1)  NAME OF REPORTING PERSON
         Wallace R. Weitz

2)  CHECK THE APPROPRIATE BOX IF A MEMBER OF A GROUP:
                  (a) [  ]
                  (b)  X

2)  SEC USE ONLY

3)  CITIZENSHIP OR PLACE OF ORGANIZATION
         Citizen of the United States of America

NUMBER OF SHARES BENEFICIALLY OWNED BY EACH REPORTING PERSON WITH:
5)  Sole Voting Power:                      None
6)  Shared Voting Power:                    28,012,000
7)  Sole Dispositive Power:                 None
8)  Shared Dispositive Power:               28,212,000

9)  AGGREGATE AMOUNT BENEFICIALLY OWNED BY EACH REPORTING PERSON
         28,212,000

10) CHECK IF THE AGGREGATE AMOUNT IN ROW 9 EXCLUDES CERTAIN SHARES
         [  ]

11) PERCENT OF CLASS REPRESENTED BY AMOUNT IN ROW 9
         10.6%

12) TYPE OF REPORTING PERSON
         IN

                                       3



Item 1(a).  Name of Issuer:
                  Host Marriott Corp.

Item 1(b).  Address of Issuer's Principal Executive Office:
                  6903 Rockledge Drive, Suite 1500
                  Bethesda, Maryland 20817-1109

Item 2(a).  Names of Persons Filing:
                  Wallace R. Weitz & Company
                  Wallace R. Weitz, President and Primary Owner of Wallace R.
                  Weitz & Company

Item 2(b).  Principal Business Address of Persons Filing:
                  1125 South 103rd Street, Suite 600
                  Omaha, Nebraska 68124-6008

Item 2(c).  Citizenship:
                  Wallace R. Weitz & Company - State of Nebraska
                  Wallace R. Weitz - Citizen of United States of America

Item 2(d).  Title of Class of Securities:
                  Common Stock

Item 2(e).  CUSIP Number:
                  44107P104

Item 3.  If this statement is filed pursuant to Rules 13d-1(b), or 13d-2(b),
check whether the person filing is a:

                  (e)  Investment Adviser registered under Section 203 of the
                       Investment Advisers Act of 1940. This statement is
                       being filed by Wallace R. Weitz & Company ("Weitz &
                       Co.") as a registered investment adviser. All of the
                       securities reported in this statement are owned of
                       record by investment advisory clients of Weitz & Co.
                       and none are owned directly or indirectly by Weitz &
                       Co. As permitted by Rule 13d-4, the filing of this
                       statement shall not be construed as an admission that
                       Weitz & Co. is the beneficial owner of any of the
                       securities covered by the statement.

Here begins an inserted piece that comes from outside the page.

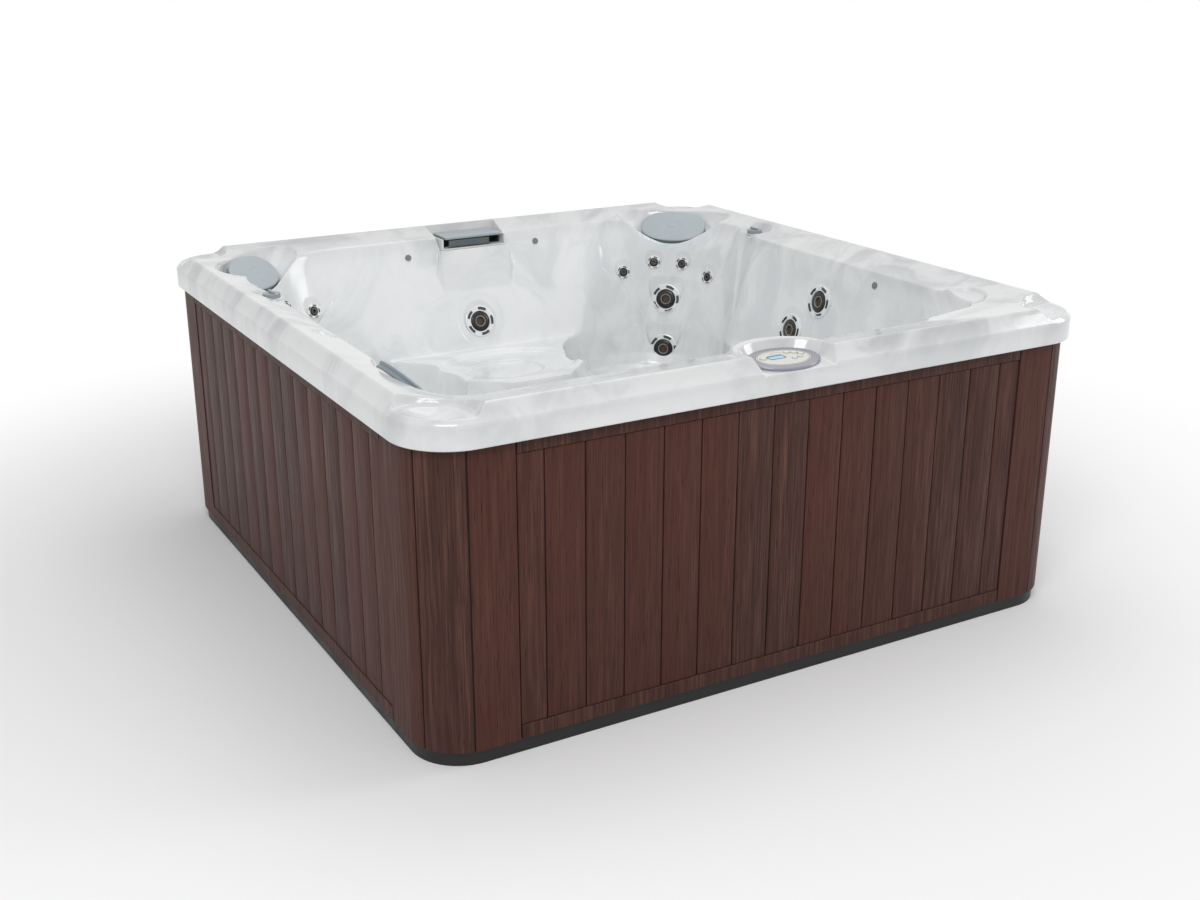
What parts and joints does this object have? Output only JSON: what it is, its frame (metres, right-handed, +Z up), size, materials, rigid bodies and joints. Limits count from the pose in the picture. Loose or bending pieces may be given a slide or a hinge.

                  (g)  Control Person. This statement is also being filed by
                       Wallace R. Weitz ("Weitz"), President and primary owner
                       of Weitz & Co. in the event he could be deemed to be an
                       indirect beneficial owner of the securities reported by
                       Weitz & Co. through the exercise of voting control
                       and/or dispositive power over the securities as a
                       result of his official positions or ownership of the
                       voting securities of Weitz & Co. Mr. Weitz does not own
                       directly or indirectly any securities covered by this
                       statement for his own account. As permitted by Rule
                       13d-4, the filing of this statement shall not be
                       construed as an admission that Mr. Weitz is the
                       beneficial owner of any of the securities covered by
                       this statement.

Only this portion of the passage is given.